OSAKA -- Japanese electronics maker Sharp is taking new cost-cutting measures in hopes of stemming an expected flood of red ink.
Sharp, which is forecasting a net loss for the year through March, plans to slash fixed costs by around 4.5 billion yen ($38 million) through cuts in overtime and other steps. In light of the company's troubles, its labor union has decided against demanding an increase in base pay during this spring's wage negotiations.
Despite efforts by labor and management to lift the sagging bottom line, however, Sharp faces a bleak earnings outlook, with its key liquid crystal display business failing to offset losses in TVs and other troubled operations. Sharp on Monday said its earnings for fiscal 2014 will fall short of its earlier forecast announced Oct. 31 of last year, when it predicted a net profit of 30 billion yen for the year. Now it is now bracing for a loss of tens of billions of yen.
The belt-tightening alone will not make up for the losses, but the company hopes the effort will at least demonstrate its determination to improve earnings. To ensure support from its major creditor banks, Sharp will cobble together a package of more radical measures to turn itself around by spring.
The manufacturer will start by cutting overtime, a step which does not require negotiations with the labor union. This should shave around 2 billion yen from its annual wage bill, according to Sharp's estimate. It also plans to trim other types of compensation such as commutation and per diem allowances, after striking deals with the labor union. These measures will take effect in April. The company is also considering ending the re-employment of temporary workers and introducing a work-at-home system.
For the past two years, Sharp's labor union, alarmed by the company's dismal showing, decided not to join its counterparts at other electronics makers in pushing for higher wages in this year's spring labor offensive.
Rose colored glasses
Sharp posted a net profit of 11.5 billion yen for the year that ended in March 2014, after losing money for two straight years due to huge restructuring costs. It is having trouble on the revenue side as well, with sales expected to fall below its original forecast of 2.9 trillion yen.
When the company announced Oct. 31 its results for the half year through September 2014, it left its profit outlook unchanged. At that time, Sharp's mainstay businesses were generally in good shape, except for the electronic parts unit. But the environment began to deteriorate after the Bank of Japan expanded its monetary easing program and pushed the yen lower.
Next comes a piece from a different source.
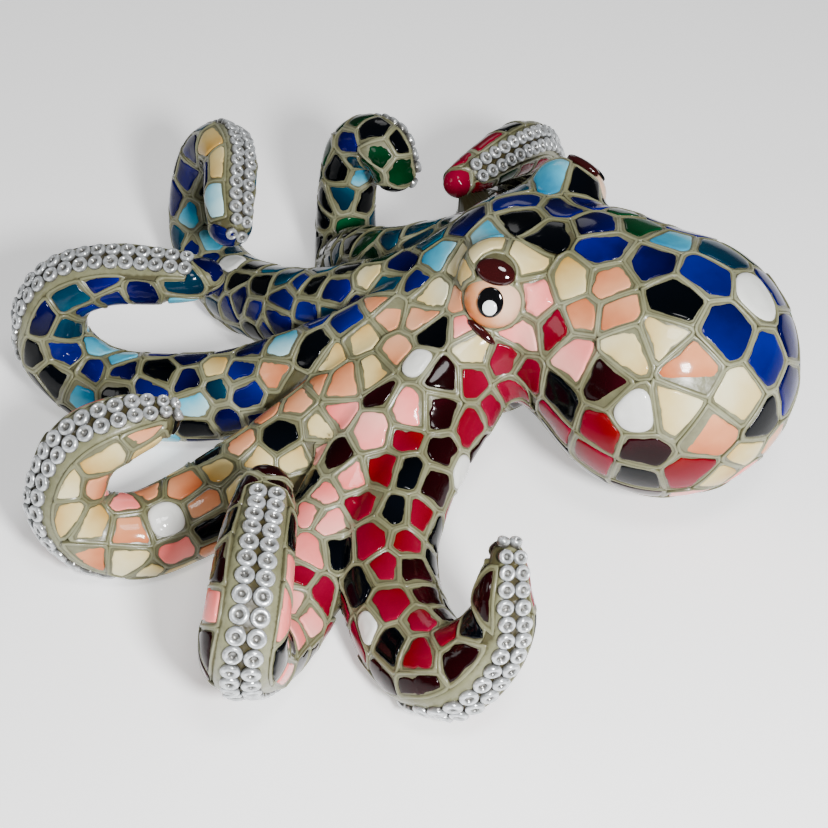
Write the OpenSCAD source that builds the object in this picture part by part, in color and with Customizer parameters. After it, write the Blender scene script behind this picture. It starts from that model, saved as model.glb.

Initially, Sharp President Kozo Takahashi was optimistic about the effect of a weaker yen on earnings, saying the negative effects would be offset by the benefits. But as the Japanese currency continued to slide, Sharp's home appliance business, which depends heavily on imports from overseas plants, suffered. Sharp's solar panel business has also taken a hit from the yen's decline, which has pushed up the cost of imported parts and materials.
The company had pinned its hopes on its small and midsize LCD panels for smartphones, which are manufactured in Japan. But it found itself in a price war with Chinese LCD panel makers toward the end of the year, just as its main customers were adjusting to shrinking sales.
Meanwhile, Sharp's LCD business looks unlikely to hit its operating profit target of 55 billion yen. Indeed, the operating profit for the entire company is projected to fall by half to around 50 billion yen in the current fiscal year.
The company plans to put together a new three-year business plan in hopes of preserving a financial lifeline from its two main creditors, Mizuho Bank and Bank of Tokyo-Mitsubishi UFJ.